Even if I make monthly payments towards my pension, pension payments from my compulsory pension plan will only amount to half of the income I have had during my lifetime. My income could therefore be halved when I retire unless I put more aside.
If I register for supplementary pension savings my employer will pay a complementary contribution. My salary will increase by 2% as soon as I start to save and go directly towards my pension savings. My employer's complementary contribution is added to my contribution and the total contribution is therefore double the amount that I save each month.
Returns, interest and compound interest multiply and rise dramatically as the years go by. The first payment towards supplementary pension savings is the most valuable one, as the payment will accrue interest for decades and in the end it will have multiplied.
Savings options that deliver high returns generally carry more risk and fluctuate more dramatically. If you are investing for the long term, it is all right for returns to fluctuate as these fluctuations will even out over time. If I start to save late in life it makes more sense to choose safer savings options which generate lower returns. Which is another good reason to start early.
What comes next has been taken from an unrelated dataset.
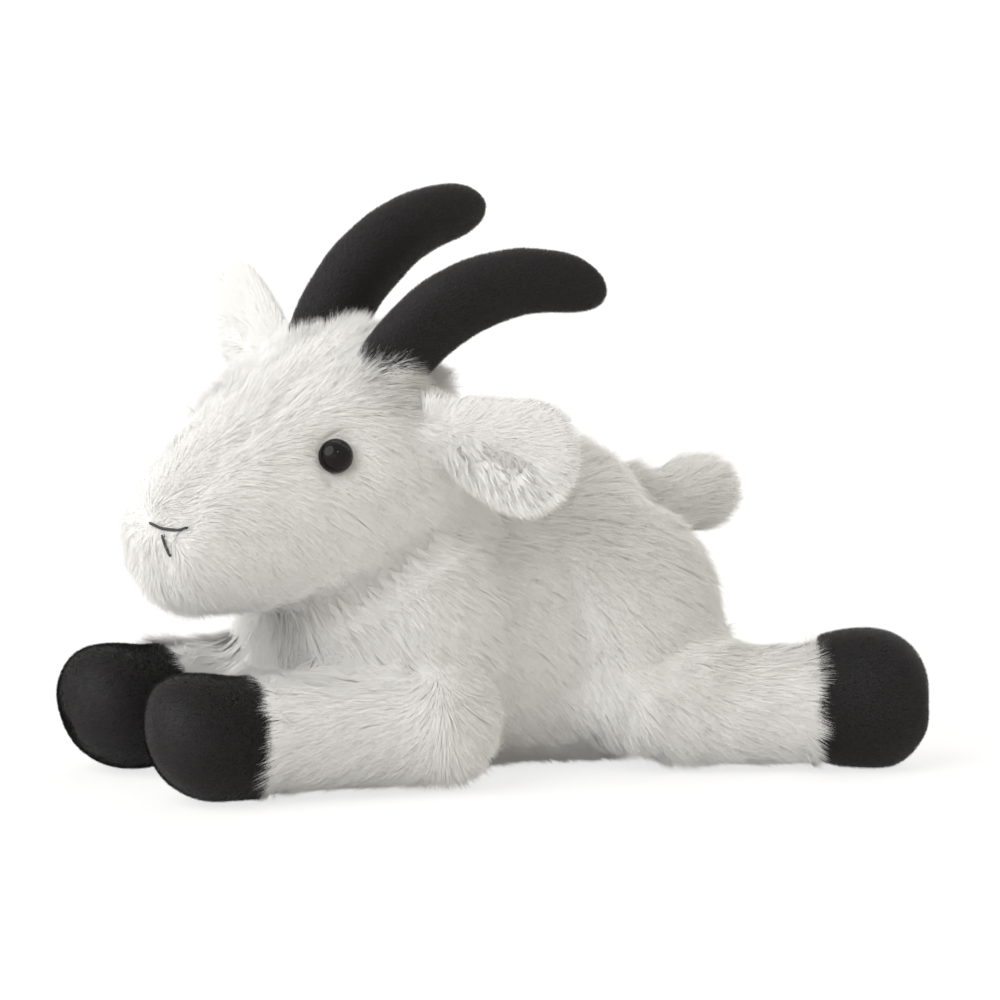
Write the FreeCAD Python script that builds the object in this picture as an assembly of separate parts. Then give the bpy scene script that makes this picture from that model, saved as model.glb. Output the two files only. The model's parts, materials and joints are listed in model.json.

Supplementary pension savings are my possession. If I pass away before I have withdrawn all of my savings, it will be inherited by my heirs. That is why saving this way will never be for nothing.
Supplementary savings are tax-free until I withdraw my savings. I don't pay income tax on payments made towards my pension and I pay no capital income tax on the returns generated. My money is left to accrue interest right up to the day I withdraw it, which is when I pay income tax.